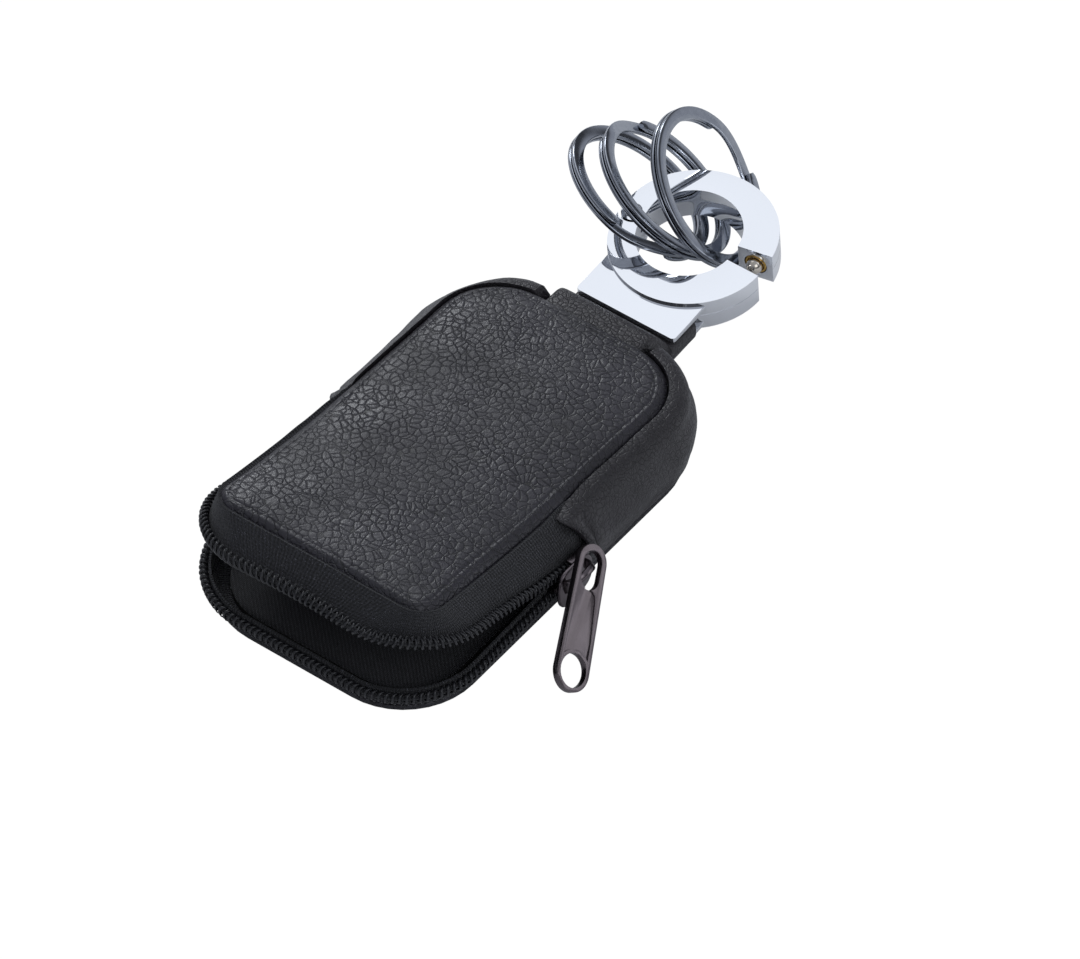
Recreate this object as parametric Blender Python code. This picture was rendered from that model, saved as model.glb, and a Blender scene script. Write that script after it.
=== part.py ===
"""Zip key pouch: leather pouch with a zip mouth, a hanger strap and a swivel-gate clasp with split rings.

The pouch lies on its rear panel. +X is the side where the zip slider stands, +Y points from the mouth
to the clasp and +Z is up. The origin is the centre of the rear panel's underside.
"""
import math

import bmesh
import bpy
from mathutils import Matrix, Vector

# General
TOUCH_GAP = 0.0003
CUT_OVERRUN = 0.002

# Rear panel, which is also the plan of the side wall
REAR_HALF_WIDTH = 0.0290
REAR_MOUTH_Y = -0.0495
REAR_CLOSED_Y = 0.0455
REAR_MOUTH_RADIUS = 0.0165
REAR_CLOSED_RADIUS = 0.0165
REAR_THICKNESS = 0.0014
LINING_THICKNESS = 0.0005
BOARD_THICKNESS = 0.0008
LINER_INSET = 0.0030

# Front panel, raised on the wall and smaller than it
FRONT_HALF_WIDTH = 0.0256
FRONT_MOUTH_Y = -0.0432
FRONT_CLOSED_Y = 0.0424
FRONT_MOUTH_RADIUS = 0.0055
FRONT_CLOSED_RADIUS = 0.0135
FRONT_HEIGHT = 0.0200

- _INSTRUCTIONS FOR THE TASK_
Copy out only the lines running from the beginning of the data to the line with "with split rings.", both ends included.

- _FULL ANSWER_
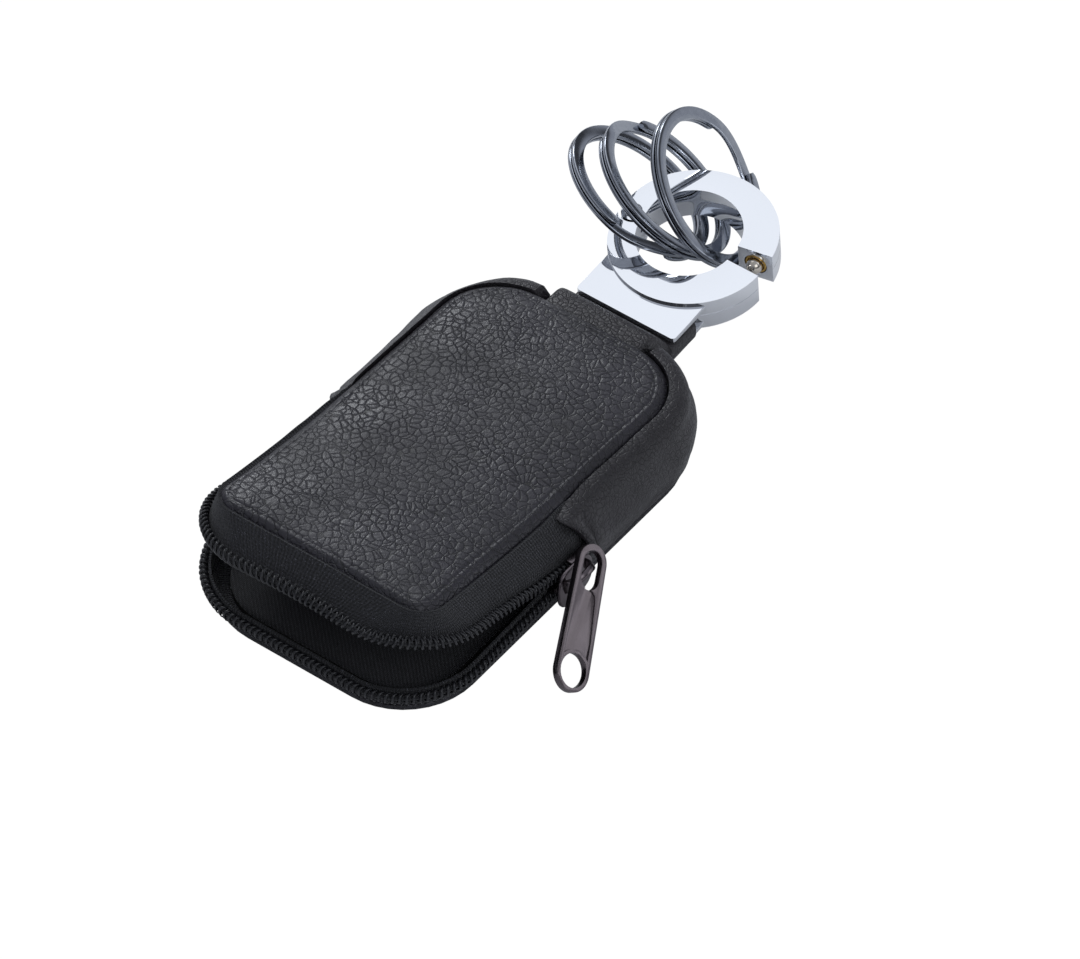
Recreate this object as parametric Blender Python code. This picture was rendered from that model, saved as model.glb, and a Blender scene script. Write that script after it.
=== part.py ===
"""Zip key pouch: leather pouch with a zip mouth, a hanger strap and a swivel-gate clasp with split rings.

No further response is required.